» **Direction**
Exactly the lines from the one that contains "function veneerPieces(body, ply)" to the one that contains "dimensions, in millimetres", both lines included, should be copied, and no others.
-- start --
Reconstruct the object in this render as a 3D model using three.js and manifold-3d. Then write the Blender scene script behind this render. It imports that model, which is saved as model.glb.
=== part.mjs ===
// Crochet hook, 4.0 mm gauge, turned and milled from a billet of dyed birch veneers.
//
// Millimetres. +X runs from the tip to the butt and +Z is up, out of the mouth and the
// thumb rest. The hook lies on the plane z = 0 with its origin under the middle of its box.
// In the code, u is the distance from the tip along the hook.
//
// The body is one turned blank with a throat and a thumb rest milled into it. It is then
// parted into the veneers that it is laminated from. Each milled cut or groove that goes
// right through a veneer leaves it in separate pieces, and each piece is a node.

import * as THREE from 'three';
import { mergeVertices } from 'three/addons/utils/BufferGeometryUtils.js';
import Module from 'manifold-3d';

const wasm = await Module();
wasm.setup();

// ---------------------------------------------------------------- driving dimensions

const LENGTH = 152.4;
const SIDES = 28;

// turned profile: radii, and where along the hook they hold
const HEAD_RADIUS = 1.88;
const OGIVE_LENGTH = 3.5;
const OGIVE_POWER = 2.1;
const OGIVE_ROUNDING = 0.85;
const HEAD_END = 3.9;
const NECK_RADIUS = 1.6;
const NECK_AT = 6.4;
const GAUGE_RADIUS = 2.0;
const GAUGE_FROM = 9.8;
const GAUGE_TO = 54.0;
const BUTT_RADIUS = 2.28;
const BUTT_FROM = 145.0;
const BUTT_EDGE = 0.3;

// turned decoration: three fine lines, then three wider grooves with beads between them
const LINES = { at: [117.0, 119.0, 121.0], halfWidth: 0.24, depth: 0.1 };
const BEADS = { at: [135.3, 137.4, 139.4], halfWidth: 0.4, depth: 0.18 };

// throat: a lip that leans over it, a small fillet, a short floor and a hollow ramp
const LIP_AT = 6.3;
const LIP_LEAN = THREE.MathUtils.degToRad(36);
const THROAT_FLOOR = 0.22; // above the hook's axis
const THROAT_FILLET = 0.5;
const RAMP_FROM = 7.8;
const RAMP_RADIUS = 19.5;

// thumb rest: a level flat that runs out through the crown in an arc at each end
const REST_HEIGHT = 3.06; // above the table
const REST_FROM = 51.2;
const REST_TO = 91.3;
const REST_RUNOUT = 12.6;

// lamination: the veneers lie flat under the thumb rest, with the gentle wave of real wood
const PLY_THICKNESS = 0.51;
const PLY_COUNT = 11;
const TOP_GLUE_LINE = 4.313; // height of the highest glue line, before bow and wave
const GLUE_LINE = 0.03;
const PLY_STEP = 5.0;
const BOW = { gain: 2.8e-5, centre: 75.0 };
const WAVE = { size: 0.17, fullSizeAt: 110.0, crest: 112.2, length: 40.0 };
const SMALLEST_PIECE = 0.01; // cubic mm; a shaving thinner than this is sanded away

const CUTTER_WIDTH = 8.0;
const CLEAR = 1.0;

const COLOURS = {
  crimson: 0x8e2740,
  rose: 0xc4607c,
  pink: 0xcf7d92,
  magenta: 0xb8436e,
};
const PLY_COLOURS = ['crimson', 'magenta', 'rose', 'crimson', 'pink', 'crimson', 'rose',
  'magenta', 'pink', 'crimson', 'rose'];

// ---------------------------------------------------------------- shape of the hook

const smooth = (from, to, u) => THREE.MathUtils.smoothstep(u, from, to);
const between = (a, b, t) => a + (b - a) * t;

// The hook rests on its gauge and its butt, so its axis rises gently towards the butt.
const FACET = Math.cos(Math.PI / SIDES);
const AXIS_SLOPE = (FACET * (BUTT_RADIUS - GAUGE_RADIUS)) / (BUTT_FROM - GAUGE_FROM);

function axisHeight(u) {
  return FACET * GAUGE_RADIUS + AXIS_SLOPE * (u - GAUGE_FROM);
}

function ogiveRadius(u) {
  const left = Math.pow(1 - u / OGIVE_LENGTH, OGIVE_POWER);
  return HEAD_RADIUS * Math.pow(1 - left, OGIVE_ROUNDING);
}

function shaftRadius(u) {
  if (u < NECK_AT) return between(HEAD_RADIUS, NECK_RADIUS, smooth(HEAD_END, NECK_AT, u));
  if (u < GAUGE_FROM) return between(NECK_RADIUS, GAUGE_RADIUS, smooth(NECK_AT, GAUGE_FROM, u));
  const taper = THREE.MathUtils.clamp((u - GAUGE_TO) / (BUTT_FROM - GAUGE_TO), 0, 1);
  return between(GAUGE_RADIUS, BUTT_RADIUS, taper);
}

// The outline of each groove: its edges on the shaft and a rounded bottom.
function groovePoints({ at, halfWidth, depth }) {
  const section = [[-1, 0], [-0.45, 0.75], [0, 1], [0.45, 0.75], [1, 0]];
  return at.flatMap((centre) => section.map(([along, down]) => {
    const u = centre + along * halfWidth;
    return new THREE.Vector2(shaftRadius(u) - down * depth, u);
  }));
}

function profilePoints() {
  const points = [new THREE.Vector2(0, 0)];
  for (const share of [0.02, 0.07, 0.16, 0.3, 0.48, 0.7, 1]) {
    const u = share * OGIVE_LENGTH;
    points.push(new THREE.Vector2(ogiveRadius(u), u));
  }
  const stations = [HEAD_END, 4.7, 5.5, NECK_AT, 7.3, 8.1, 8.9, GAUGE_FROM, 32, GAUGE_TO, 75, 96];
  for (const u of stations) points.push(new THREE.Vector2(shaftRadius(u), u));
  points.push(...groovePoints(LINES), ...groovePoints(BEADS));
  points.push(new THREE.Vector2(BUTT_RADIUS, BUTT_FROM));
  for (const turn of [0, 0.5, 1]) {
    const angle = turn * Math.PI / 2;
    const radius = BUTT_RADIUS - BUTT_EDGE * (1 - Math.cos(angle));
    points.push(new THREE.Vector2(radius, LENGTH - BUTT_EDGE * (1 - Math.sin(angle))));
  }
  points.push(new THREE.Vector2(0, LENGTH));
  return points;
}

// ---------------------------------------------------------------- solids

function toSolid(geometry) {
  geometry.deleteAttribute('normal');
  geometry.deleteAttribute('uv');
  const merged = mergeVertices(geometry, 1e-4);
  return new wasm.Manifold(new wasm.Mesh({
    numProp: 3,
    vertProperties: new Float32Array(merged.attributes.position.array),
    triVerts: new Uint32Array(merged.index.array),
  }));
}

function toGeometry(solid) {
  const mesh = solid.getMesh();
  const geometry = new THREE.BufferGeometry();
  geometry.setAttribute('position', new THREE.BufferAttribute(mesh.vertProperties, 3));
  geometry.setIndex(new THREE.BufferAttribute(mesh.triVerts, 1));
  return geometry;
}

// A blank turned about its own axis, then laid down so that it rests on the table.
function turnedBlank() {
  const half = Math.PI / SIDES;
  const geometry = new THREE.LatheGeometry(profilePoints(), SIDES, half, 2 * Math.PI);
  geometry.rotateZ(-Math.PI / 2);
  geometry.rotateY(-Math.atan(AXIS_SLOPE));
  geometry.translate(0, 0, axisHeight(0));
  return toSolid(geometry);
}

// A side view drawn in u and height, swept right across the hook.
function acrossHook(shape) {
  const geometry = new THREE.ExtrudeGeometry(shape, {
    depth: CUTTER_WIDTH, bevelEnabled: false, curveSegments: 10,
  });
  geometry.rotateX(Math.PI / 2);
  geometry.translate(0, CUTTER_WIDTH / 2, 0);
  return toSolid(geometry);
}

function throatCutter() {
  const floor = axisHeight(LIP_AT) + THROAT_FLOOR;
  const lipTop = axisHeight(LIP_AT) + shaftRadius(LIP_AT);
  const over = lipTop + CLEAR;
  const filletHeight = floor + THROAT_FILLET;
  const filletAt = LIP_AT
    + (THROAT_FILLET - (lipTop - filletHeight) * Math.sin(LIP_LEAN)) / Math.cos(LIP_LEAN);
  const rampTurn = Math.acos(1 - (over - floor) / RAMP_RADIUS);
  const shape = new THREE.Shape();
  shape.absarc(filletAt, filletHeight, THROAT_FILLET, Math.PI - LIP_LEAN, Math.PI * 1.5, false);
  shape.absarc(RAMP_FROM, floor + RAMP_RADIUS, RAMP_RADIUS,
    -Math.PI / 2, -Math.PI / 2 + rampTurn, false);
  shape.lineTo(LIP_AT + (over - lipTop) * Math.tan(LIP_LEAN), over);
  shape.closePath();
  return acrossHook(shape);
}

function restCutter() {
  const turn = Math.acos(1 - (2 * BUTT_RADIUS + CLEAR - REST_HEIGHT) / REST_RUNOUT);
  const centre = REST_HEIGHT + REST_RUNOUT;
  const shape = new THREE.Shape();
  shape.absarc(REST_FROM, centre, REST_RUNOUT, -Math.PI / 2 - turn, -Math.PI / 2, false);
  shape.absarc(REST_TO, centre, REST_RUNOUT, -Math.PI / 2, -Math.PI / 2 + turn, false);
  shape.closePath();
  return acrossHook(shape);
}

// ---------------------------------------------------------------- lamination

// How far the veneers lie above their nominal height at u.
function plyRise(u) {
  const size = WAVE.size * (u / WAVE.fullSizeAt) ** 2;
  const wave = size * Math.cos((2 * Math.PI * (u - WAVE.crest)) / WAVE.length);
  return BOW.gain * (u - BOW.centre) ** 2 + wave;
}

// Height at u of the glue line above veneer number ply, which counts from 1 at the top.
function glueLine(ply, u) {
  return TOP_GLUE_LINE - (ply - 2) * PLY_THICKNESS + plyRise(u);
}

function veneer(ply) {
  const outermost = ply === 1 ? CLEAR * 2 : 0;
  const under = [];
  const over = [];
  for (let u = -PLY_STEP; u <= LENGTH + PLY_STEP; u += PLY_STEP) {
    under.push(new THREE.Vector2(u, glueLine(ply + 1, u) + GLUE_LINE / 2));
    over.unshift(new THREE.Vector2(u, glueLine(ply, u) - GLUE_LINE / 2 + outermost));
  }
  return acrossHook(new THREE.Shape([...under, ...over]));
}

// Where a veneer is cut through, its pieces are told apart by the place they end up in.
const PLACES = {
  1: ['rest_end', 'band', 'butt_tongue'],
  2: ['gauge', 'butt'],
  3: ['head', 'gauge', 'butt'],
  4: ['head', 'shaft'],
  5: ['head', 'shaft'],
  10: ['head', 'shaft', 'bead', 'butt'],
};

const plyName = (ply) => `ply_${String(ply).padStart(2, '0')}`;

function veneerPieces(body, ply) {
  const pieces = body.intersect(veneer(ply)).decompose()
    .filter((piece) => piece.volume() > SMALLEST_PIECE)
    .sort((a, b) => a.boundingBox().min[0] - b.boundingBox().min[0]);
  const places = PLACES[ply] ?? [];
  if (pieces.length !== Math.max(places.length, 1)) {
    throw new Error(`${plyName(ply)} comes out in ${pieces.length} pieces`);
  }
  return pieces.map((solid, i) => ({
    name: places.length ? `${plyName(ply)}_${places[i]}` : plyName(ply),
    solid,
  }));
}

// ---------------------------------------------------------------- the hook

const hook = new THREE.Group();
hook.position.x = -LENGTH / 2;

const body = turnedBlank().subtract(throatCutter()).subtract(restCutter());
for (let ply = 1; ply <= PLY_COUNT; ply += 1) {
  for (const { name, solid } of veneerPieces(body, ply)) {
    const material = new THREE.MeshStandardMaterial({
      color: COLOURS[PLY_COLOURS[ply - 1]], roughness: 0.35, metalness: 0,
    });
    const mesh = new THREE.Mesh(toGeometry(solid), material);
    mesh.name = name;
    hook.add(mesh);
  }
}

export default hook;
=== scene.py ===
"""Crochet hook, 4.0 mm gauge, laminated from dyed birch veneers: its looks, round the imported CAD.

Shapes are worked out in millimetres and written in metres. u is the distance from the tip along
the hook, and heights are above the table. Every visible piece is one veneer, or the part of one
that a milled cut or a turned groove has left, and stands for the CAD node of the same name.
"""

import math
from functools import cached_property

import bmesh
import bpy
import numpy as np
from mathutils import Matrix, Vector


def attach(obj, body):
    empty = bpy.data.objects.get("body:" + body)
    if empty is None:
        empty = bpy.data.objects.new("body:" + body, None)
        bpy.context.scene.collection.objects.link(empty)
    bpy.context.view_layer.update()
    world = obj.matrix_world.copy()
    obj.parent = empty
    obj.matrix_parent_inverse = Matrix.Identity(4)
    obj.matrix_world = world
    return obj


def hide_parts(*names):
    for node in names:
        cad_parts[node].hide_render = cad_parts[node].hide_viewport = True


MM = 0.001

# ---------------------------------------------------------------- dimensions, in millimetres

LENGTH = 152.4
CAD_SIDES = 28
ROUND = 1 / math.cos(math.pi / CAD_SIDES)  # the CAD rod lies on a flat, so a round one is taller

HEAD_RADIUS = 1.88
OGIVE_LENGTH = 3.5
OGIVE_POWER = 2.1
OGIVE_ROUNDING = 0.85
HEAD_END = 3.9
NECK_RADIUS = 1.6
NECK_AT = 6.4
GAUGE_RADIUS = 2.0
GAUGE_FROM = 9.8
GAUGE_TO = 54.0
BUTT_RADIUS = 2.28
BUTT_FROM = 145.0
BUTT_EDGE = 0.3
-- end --
» **Response to the task**
function veneerPieces(body, ply) {
  const pieces = body.intersect(veneer(ply)).decompose()
    .filter((piece) => piece.volume() > SMALLEST_PIECE)
    .sort((a, b) => a.boundingBox().min[0] - b.boundingBox().min[0]);
  const places = PLACES[ply] ?? [];
  if (pieces.length !== Math.max(places.length, 1)) {
    throw new Error(`${plyName(ply)} comes out in ${pieces.length} pieces`);
  }
  return pieces.map((solid, i) => ({
    name: places.length ? `${plyName(ply)}_${places[i]}` : plyName(ply),
    solid,
  }));
}

// ---------------------------------------------------------------- the hook

const hook = new THREE.Group();
hook.position.x = -LENGTH / 2;

const body = turnedBlank().subtract(throatCutter()).subtract(restCutter());
for (let ply = 1; ply <= PLY_COUNT; ply += 1) {
  for (const { name, solid } of veneerPieces(body, ply)) {
    const material = new THREE.MeshStandardMaterial({
      color: COLOURS[PLY_COLOURS[ply - 1]], roughness: 0.35, metalness: 0,
    });
    const mesh = new THREE.Mesh(toGeometry(solid), material);
    mesh.name = name;
    hook.add(mesh);
  }
}

export default hook;
=== scene.py ===
"""Crochet hook, 4.0 mm gauge, laminated from dyed birch veneers: its looks, round the imported CAD.

Shapes are worked out in millimetres and written in metres. u is the distance from the tip along
the hook, and heights are above the table. Every visible piece is one veneer, or the part of one
that a milled cut or a turned groove has left, and stands for the CAD node of the same name.
"""

import math
from functools import cached_property

import bmesh
import bpy
import numpy as np
from mathutils import Matrix, Vector


def attach(obj, body):
    empty = bpy.data.objects.get("body:" + body)
    if empty is None:
        empty = bpy.data.objects.new("body:" + body, None)
        bpy.context.scene.collection.objects.link(empty)
    bpy.context.view_layer.update()
    world = obj.matrix_world.copy()
    obj.parent = empty
    obj.matrix_parent_inverse = Matrix.Identity(4)
    obj.matrix_world = world
    return obj


def hide_parts(*names):
    for node in names:
        cad_parts[node].hide_render = cad_parts[node].hide_viewport = True


MM = 0.001

# ---------------------------------------------------------------- dimensions, in millimetres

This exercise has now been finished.